The information in your credit report is constantly subject to change as new information is added and old or inaccurate information is removed. But it can be difficult to predict when your credit report receives updates, as there is no universal standard for when third parties submit information about you to the credit bureaus.
When Creditors and Businesses Submit New Information About Your Accounts
Creditors have different payment cycles and processes in place for reporting information to the credit bureaus. As a result, information is not updated on a predictable cycle. For example, credit card companies with millions of cardholders may report information on their customers in batches, making it easier to process and submit large amounts of data to the credit bureaus.

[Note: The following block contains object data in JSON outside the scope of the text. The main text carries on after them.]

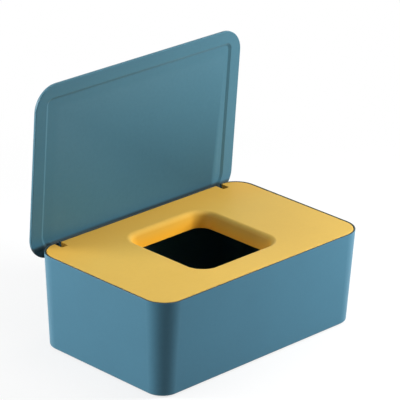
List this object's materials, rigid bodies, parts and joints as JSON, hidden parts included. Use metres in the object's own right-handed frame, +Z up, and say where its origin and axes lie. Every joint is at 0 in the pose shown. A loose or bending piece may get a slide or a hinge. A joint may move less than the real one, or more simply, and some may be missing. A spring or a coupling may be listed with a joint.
{
  "type": "countertop wipes dispenser",
  "caption": "Drafted box with rounded corners, a flush lift-out cover with a square funnel to pull wipes through, and a hinged lid that stands open.",
  "frame": {"origin": "the middle of the footprint with the lid open, on the surface that the feet stand on; the case is centred 3.6 mm in front of it", "axes": "+X along the long side, to the right as seen from the front; +Y from the front to the hinge; +Z up"},
  "size_m": [0.188, 0.1275, 0.1789],
  "materials": {
    "case_plastic": "satin moulded, dusty teal blue",
    "cover_plastic": "satin moulded, ochre yellow",
    "lid_plastic": "satin moulded, dusty teal blue",
    "pin_steel": "drawn wire",
    "foot_rubber": "matt"
  },
  "bodies": {
    "case": {"outer_case": "case_plastic", "foot_front_left": "foot_rubber", "foot_front_right": "foot_rubber", "foot_rear_left": "foot_rubber", "foot_rear_right": "foot_rubber"},
    "cover": {"inner_cover": "cover_plastic"},
    "lid": {"lid": "lid_plastic", "hinge_pin_left": "pin_steel", "hinge_pin_right": "pin_steel"}
  },
  "joints": [
    {"name": "cover_lift", "type": "slide", "parent": "case", "child": "cover", "axis": [0, 0, 1], "range_m": [0, 0.08]},
    {"name": "lid_hinge", "type": "hinge", "parent": "cover", "child": "lid", "pos_m": [0, 0.052, 0.0588], "axis": [1, 0, 0], "range_deg": [0, 86.8]}
  ]
}
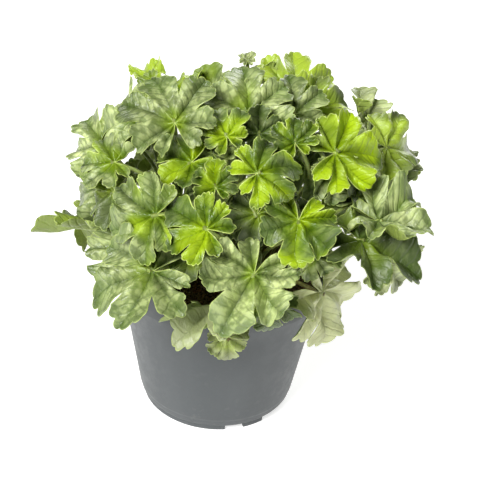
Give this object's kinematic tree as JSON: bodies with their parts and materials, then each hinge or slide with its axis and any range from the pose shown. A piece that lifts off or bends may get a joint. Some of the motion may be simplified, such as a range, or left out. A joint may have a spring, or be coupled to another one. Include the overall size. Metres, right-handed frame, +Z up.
{
  "type": "potted coral bells",
  "caption": "Coral bells plant with a mound of lobed silver-green leaves on thin stalks, growing in peat in a round grey plastic nursery pot.",
  "frame": {"origin": "on the ground under the middle of the whole object's box, level with the foot of the pot", "axes": "+Z up along the pot's axis, -Y towards the side that the picture shows, +X to the right of that side"},
  "size_m": [0.2246, 0.226, 0.2205],
  "materials": {
    "pot_plastic": "satin moulded grey polypropylene",
    "peat": "moist peat with crumbs, bark and grit",
    "leaf": "satin leaf with a silver bloom between green veins"
  },
  "bodies": {
    "root": {"pot": "pot_plastic", "soil": "peat", "shoot_0": "leaf", "shoot_1": "leaf", "shoot_2": "leaf", "shoot_3": "leaf", "shoot_4": "leaf", "shoot_5": "leaf", "shoot_6": "leaf"}
  },
  "joints": []
}
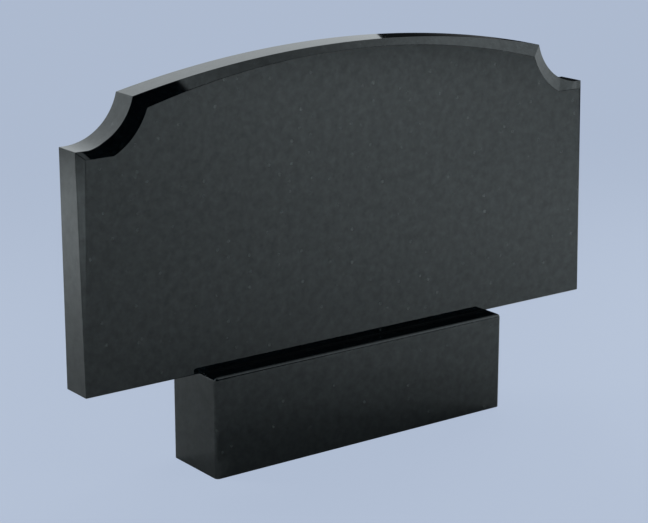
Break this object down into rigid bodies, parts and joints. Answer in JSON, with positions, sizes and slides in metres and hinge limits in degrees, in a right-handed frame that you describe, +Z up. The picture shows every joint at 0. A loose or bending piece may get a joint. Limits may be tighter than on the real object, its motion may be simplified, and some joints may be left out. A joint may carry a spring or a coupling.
{
  "type": "headstone",
  "caption": "Low arched headstone of polished black gabbro with scooped shoulders and a bevelled front edge, standing upright on a plain block base.",
  "frame": {"origin": "centre of the base's underside, on the ground it stands on", "axes": "+X along the front from the reader's left to the right, -Y out of the front face towards the reader, +Z up"},
  "size_m": [1.2, 0.15, 0.7883],
  "materials": {
    "polished_gabbro": "polished"
  },
  "bodies": {
    "root": {"base": "polished_gabbro", "stele": "polished_gabbro"}
  },
  "joints": []
}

New information that creditors and businesses provide about their customers to the credit bureaus includes:
· New accounts: New credit cards, loans and other types of accounts are reported to credit bureaus by the creditor. The information provided may include the date the account was established, credit limits and amounts owed, current standing of the account and more.
· Payment history: Creditors often report payment history, including on-time payments and late payments, to the credit bureaus.
· Negative information: Negative information, including past due accounts and accounts in collections, are reported to the credit bureaus.
Information may be submitted almost immediately, or it can take months. It’s also important to remember that there is no legal requirement for a business to report information about you to the credit bureau. While most lenders and credit card companies do, there is no guarantee.
Other Information on Your Credit Report
Outside of information about your accounts, there are other instances when new information is submitted to your credit report. Some of these items include:
· Bankruptcies: When you file for bankruptcy, the filing can appear on your credit report within a week, a month or more. Once it is discharged, the record can be updated.
· Hard inquiries: When a creditor checks your credit because you submitted a credit application, that inquiry can appear on your credit report. Hard inquiries can lower your credit score a few points, but the damage can be minimal if you continue to make all your payments on time.
· Soft inquiries: When someone checks your credit unrelated to a credit application, such as when you check your own credit or a credit card company prequalifies you for a credit card offer, a soft inquiry can land on your report. These inquiries do not affect your credit.
There is no standard for when bankruptcies or inquiries land on your credit report. Inquiries are immediately reported to the credit bureaus, and they can appear very quickly or take up to 30 days to show up.
Monitor Your Credit to Keep Up with Changes
Because it’s so difficult to predict when new information can appear on your credit report, it’s important to monitor your credit to ensure the integrity and accuracy of your consumer data. When new information shows up, you want to verify that it’s fair and accurate.
Inaccurate information can be the result of a clerical issue or mistaken identity, or a sign that you’re a victim of identity theft. Identity theft can do immense damage to your credit and finances, and it can take years to clean up if the fraud is extensive.
Credit monitoring services can alert you when new information appears on your report and if there is possible fraud. If you have been a victim of identity theft, you need to take action to undo damage that has already occurred and prevent further fraud from occurring.